Where this issue has arisen is in the repayment of the mortgage after the sale of property, usually a home equity line of credit (HELOC) that was offered by the now-defunct lender. Much of this commercial paper was acquired in pools as opposed to individual transactions with a matching promissory note and deed of trust. New lenders change loan numbers from the old defunct lender’s account number to account numbers matching the system by the new owner of the paper. Other instances, the loan is marked as a secured but the original deed of trust is missing or no assignment of the security interest is recorded. A third situation occurs where there is an accounting issue when a seller claims to have made payments that are not credited on the account. Finally, in the waning days of Countrywide and Washington Mutual, people refinanced their loans but the paid deed of trust was not re-conveyed and included in the pool of notes and trust deeds transferred. Buyers and their lenders want free and clear title. Escrow can only rely on what the principle tells them the loan number on any HELOC is or if the old loan number is printed on the deed of trust pulled from the assessor’s office. If the loan number is the old number, a payoff demand may or may not pick up the correct loan account. Big lenders use clearing houses to issue reconveyances that may or may not record within the statutory 75 days required under California Civil Code 2941. A new buyer may receive a notice from its lender that has picked up an re-conveyed lien on the property that was to be free and clear. A title insurer wants to protect its insured so it will issue a release to clear title.

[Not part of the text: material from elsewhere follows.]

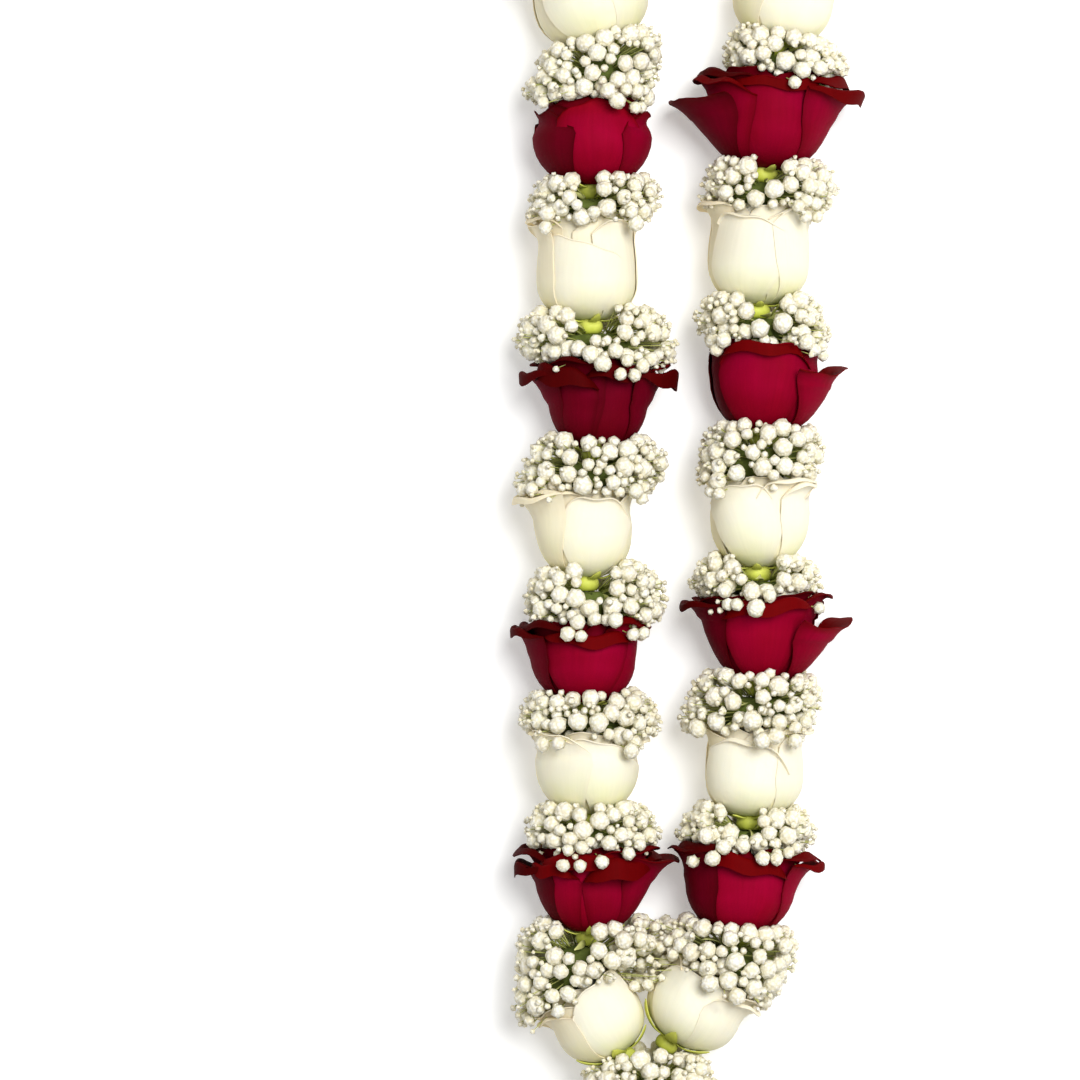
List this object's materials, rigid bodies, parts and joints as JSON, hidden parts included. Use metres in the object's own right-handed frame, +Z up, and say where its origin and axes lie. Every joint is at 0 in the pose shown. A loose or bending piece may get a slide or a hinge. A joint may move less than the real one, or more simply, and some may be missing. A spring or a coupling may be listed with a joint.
{
  "type": "flower garland",
  "caption": "Long threaded loop of red and white roses with baby's breath collars between them, round at the neck, meeting in a V, with a rose hanging below; laid flat.",
  "frame": {"origin": "centre of the bounding box's base, on the surface that the garland lies on", "axes": "+Y from the hanging rose towards the round of the neck, +Z up off the surface and towards the picture's camera, +X to the right in the picture"},
  "size_m": [0.2008, 0.7641, 0.0594],
  "materials": {
    "red": "velvety",
    "white": "satin",
    "baby_breath": "matte",
    "cotton": "matte"
  },
  "bodies": {
    "root": {"baby_breath_left_01": "baby_breath", "baby_breath_left_02": "baby_breath", "baby_breath_left_03": "baby_breath", "baby_breath_left_04": "baby_breath", "baby_breath_left_05": "baby_breath", "baby_breath_left_06": "baby_breath", "baby_breath_left_07": "baby_breath", "baby_breath_left_08": "baby_breath", "baby_breath_left_09": "baby_breath", "baby_breath_left_10": "baby_breath", "baby_breath_left_11": "baby_breath", "baby_breath_neck": "baby_breath", "baby_breath_right_01": "baby_breath", "baby_breath_right_02": "baby_breath", "baby_breath_right_03": "baby_breath", "baby_breath_right_04": "baby_breath", "baby_breath_right_05": "baby_breath", "baby_breath_right_06": "baby_breath", "baby_breath_right_07": "baby_breath", "baby_breath_right_08": "baby_breath", "baby_breath_right_09": "baby_breath", "baby_breath_right_10": "baby_breath", "baby_breath_right_11": "baby_breath", "baby_breath_tail": "baby_breath", "baby_breath_v": "baby_breath", "red_rose_left_02": "red", "red_rose_left_04": "red", "red_rose_left_06": "red", "red_rose_left_08": "red", "red_rose_left_10": "red", "red_rose_left_12": "red", "red_rose_pendant": "red", "red_rose_right_02": "red", "red_rose_right_04": "red", "red_rose_right_06": "red", "red_rose_right_08": "red", "red_rose_right_10": "red", "red_rose_right_12": "red", "thread": "cotton", "white_rose_left_01": "white", "white_rose_left_03": "white", "white_rose_left_05": "white", "white_rose_left_07": "white", "white_rose_left_09": "white", "white_rose_left_11": "white", "white_rose_right_01": "white", "white_rose_right_03": "white", "white_rose_right_05": "white", "white_rose_right_07": "white", "white_rose_right_09": "white", "white_rose_right_11": "white"}
  },
  "joints": []
}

All the while big bank is putting the pieces of the puzzle together on the old account and realizes they have been underpaid. Civil Code 2943(d) offers a remedy, but it is often an empty remedy since the loan obligation is still enforceable, but only as an unsecured contract debt and their former borrower is long gone. What to do? Big Bank sues the escrow for preparing a faulty payoff statement and the title company for statutory violation of Civil Code 2941(b)(6), wrongful recording of the release.
Although existing case law holds the escrow holder’s duty is only to the depositors and not a third party outside of the escrow (Summit Financial v. Continental Lawyers Title, 27 Cal. 4th 705 (2007)); more and more trial courts are allowing bank’s claims against escrow companies to survive summary judgment forcing escrow companies to the exposure and risks of trial. Second, on statutory violations against title insurers, banks are using the remedy of subsection (b)(6) as a statutory indemnity, threatening title insurers with exposure to the remaining balance plus all accrued interests, costs, penalties and attorney fees.
Big institutional lenders are well positioned to force changes, legislatively and judicially in what was once thought of as solid law limiting insurers and professional clients’ liability. The next new horizon looks to be an assault on those limits of liability.